The top executive of General Electric Co. said today he couldn't predict when the recession would end or how bad it will be, but said the global economic crisis has "fundamentally reset" the way companies do business and capitalism itself.
Speaking at GE's annual shareholder meeting in Orlando, Fla., following what has been a punishing year for the conglomerate, CEO Jeff Immelt said the downturn was the worst since the Great Depression, and that it would ultimately lead to changes such as greater government involvement in business and a restructuring of the financial services sector that was a root of the crisis.
"We are living through history, and I don't mean that in a positive sense," said Immelt, who heads one of the world's largest companies that makes products like jet engines and refrigerators but also has a big financial unit.
Immelt told investors "2008 was tough and 2009 is also going to be tough." He added that it was hard to predict "how bad this will be and how long" the recession will last.
He tried to assure shareholders that GE has positioned itself for an economic recovery, with a new focus on products that could capture some of what GE estimates is $2 trillion worth of government stimulus spending worldwide. That includes windmills and other clean energy equipment and new health care technology to better diagnose illnesses like Alzheimer's disease.
But GE executives acknowledged that GE has suffered during the downturn.

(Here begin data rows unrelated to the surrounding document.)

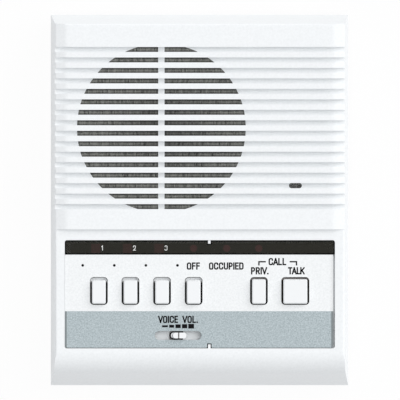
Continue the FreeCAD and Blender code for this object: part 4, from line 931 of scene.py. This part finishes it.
# Floor, light and camera
def seen_directly(tree):
    """1 where the camera, a reflection or a view through glass meets the surface, and 0 for light."""
    path = tree.nodes.new("ShaderNodeLightPath")
    found = path.outputs["Is Camera Ray"]
    for name in ("Is Glossy Ray", "Is Transmission Ray"):
        higher = tree.nodes.new("ShaderNodeMath")
        higher.operation = "MAXIMUM"
        tree.links.new(found, higher.inputs[0])
        tree.links.new(path.outputs[name], higher.inputs[1])
        found = higher.outputs[0]
    return found


def lay_floor():
    """A pale floor that stays white to the eye and keeps the object's shadow."""
    half = FLOOR_SIZE / 2
    corners = [(x, y, 0) for x, y in block(-half, -half, half, half)]
    mesh = bpy.data.meshes.new("floor")
    mesh.from_pydata(corners, [], [(0, 1, 2, 3)])
    floor = bpy.data.objects.new("floor", mesh)
    bpy.context.scene.collection.objects.link(floor)
    material = bpy.data.materials.new("floor")
    material.use_nodes = True
    tree = material.node_tree
    tree.nodes.clear()
    matt = tree.nodes.new("ShaderNodeBsdfDiffuse")
    matt.inputs["Color"].default_value = (0.85, 0.85, 0.85, 1)
    glow = tree.nodes.new("ShaderNodeEmission")
    share = tree.nodes.new("ShaderNodeMath")
    share.operation = "MULTIPLY"
    share.inputs[1].default_value = FLOOR_GLOW_SHARE
    mix = tree.nodes.new("ShaderNodeMixShader")
    out = tree.nodes.new("ShaderNodeOutputMaterial")
    tree.links.new(seen_directly(tree), share.inputs[0])
    tree.links.new(share.outputs[0], mix.inputs["Fac"])
    tree.links.new(matt.outputs[0], mix.inputs[1])
    tree.links.new(glow.outputs[0], mix.inputs[2])
    tree.links.new(mix.outputs[0], out.inputs["Surface"])
    mesh.materials.append(material)


def light_room():
    """An even sky that the eye sees as white, and one soft key lamp."""
    scene = bpy.context.scene
    scene.view_settings.view_transform = "Standard"
    world = bpy.data.worlds.new("studio")
    scene.world = world
    world.use_nodes = True
    tree = world.node_tree
    tree.nodes.clear()
    sky = tree.nodes.new("ShaderNodeBackground")
    sky.inputs["Color"].default_value = (0.97, 0.985, 1.0, 1)
    sky.inputs["Strength"].default_value = SKY_LIGHT
    white = tree.nodes.new("ShaderNodeBackground")
    white.inputs["Color"].default_value = (1, 1, 1, 1)
    mix = tree.nodes.new("ShaderNodeMixShader")
    out = tree.nodes.new("ShaderNodeOutputWorld")
    tree.links.new(seen_directly(tree), mix.inputs["Fac"])
    tree.links.new(sky.outputs[0], mix.inputs[1])
    tree.links.new(white.outputs[0], mix.inputs[2])
    tree.links.new(mix.outputs[0], out.inputs["Surface"])
    lamp = bpy.data.lights.new("key", "SUN")
    lamp.energy = KEY_LIGHT
    lamp.angle = KEY_ANGLE
    key = bpy.data.objects.new("key", lamp)
    key.rotation_mode = "QUATERNION"
    key.rotation_quaternion = KEY_FROM.to_track_quat("Z", "Y")
    scene.collection.objects.link(key)


def place_camera():
    """A long lens straight above the object, framed as the photograph is."""
    data = bpy.data.cameras.new("camera")
    data.sensor_width = SENSOR
    data.lens = SENSOR * CAMERA_DISTANCE / (IMAGE_PIXELS * PIXEL)
    data.clip_end = CLIP_SHARE * CAMERA_DISTANCE
    camera = bpy.data.objects.new("camera", data)
    back = Vector((math.sin(CAMERA_TILT), 0, math.cos(CAMERA_TILT)))
    aim = Vector((CAMERA_SHIFT_PIXELS * PIXEL, 0, CAMERA_LEVEL))
    camera.location = aim + back * CAMERA_DISTANCE
    camera.rotation_euler = (0, CAMERA_TILT, 0)
    bpy.context.scene.collection.objects.link(camera)
    bpy.context.scene.camera = camera


place_camera()
light_room()
lay_floor()
finishes = dress_nodes()
speaker_cloth(finishes["dark_cloth"])
microphone_mesh(dark_wire("dark_wire").material)
microphone_face(finishes["black_plastic"])
# Painted shade round the knob's collar, in the black rubber finish
knob_shade_strip(finishes["black_rubber"])
# The painted shade in the knob's groove uses the ink finish
knob_groove_shade(ink("groove_shade_grey", (0.3, 0.29, 0.28)))
# Grey strips of painted light in the gaps above the push keys
push_key_gap_light_strips(gap_light_grey("gap_light_grey").material)
print_panel()
print_window()
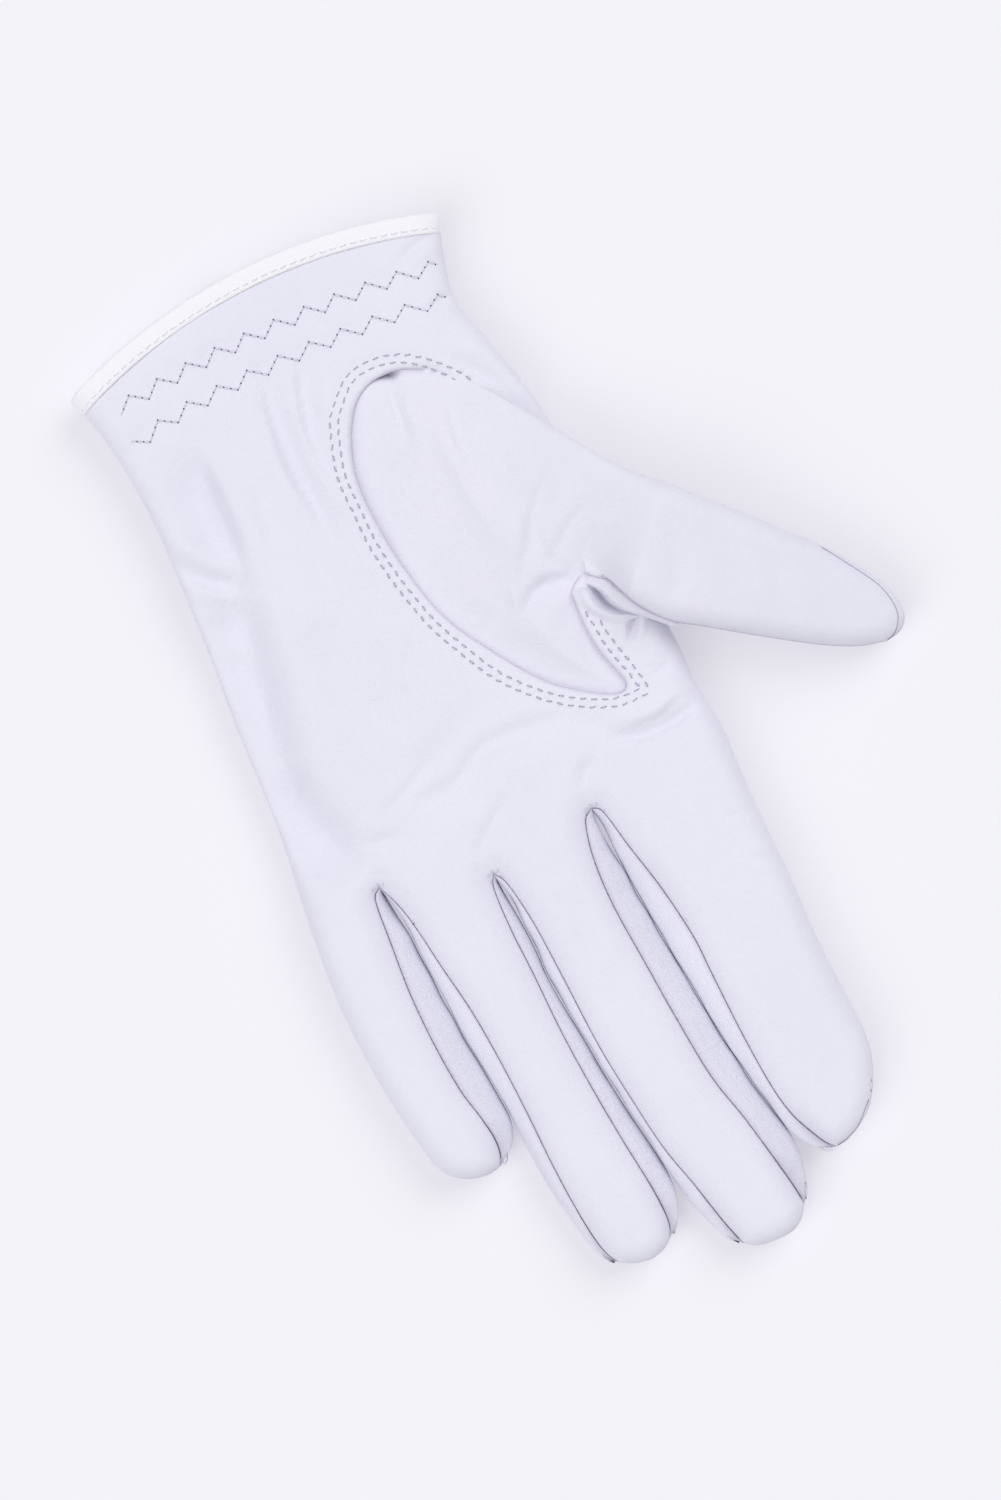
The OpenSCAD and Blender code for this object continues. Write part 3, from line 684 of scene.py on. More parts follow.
def grid_faces(rows, cols, closed_cols=False):
    """Quads of a grid whose point (i, j) has the index i * cols + j."""
    faces = []
    for i in range(0, (rows - 1) * cols, cols):
        for j in range(cols if closed_cols else cols - 1):
            k = (j + 1) % cols
            faces.append((i + j, i + cols + j, i + cols + k, i + k))
    return faces


# ---------------- faces

SEAM_AND_SHADE_WIDTH = 0.2                        # how far the dark line along a seam reaches, and the painted shadow along the palm's edge round the thumb
GROOVE_DEPTH, GROOVE_WIDTH = 0.14, 0.5  # the groove along a seam
ON_EDGE = 0.02                          # a point this near to an edge is on it
MOSTLY_FOLD = 0.6                       # an edge at least this round is a fold


def profile(u, roundness):
    """How far up a face is, from 0 at its edge to 1 at its level, as u goes from 0 to 1."""
    rest = (1 - np.clip(u, 0, 1)) ** 2
    return roundness * np.sqrt(1 - rest) + (1 - roundness) * (1 - rest)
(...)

Profits at the company's GE Capital lending arm have fallen sharply as losses on loans like credit cards, commercial real estate and overseas mortgages have grown. GE lost its rare 'AAA' credit rating earlier this year due to GE Capital's woes, and company shares reached an 18-year low in March as investors worried greater losses were coming at the finance unit. Shares have since recovered somewhat after GE gave investors an exhaustive look at GE Capital's books in an effort to ease fears.
GE Chief Financial Officer Keith Sherin was conciliatory when discussing GE's decision to cut its dividend by 67 percent in March, the first reduction in the quarterly payment since 1938. GE has said the move was needed to save $9 billion per year in cash.
"We feel terrible about it, but it was the right thing to do," said Sherin. "We know we have to earn your trust back with good performance."
Shares of the Fairfield, Connecticut-based GE rose 43 cents, or 3.7 percent, to $12.13 in early afternoon trading.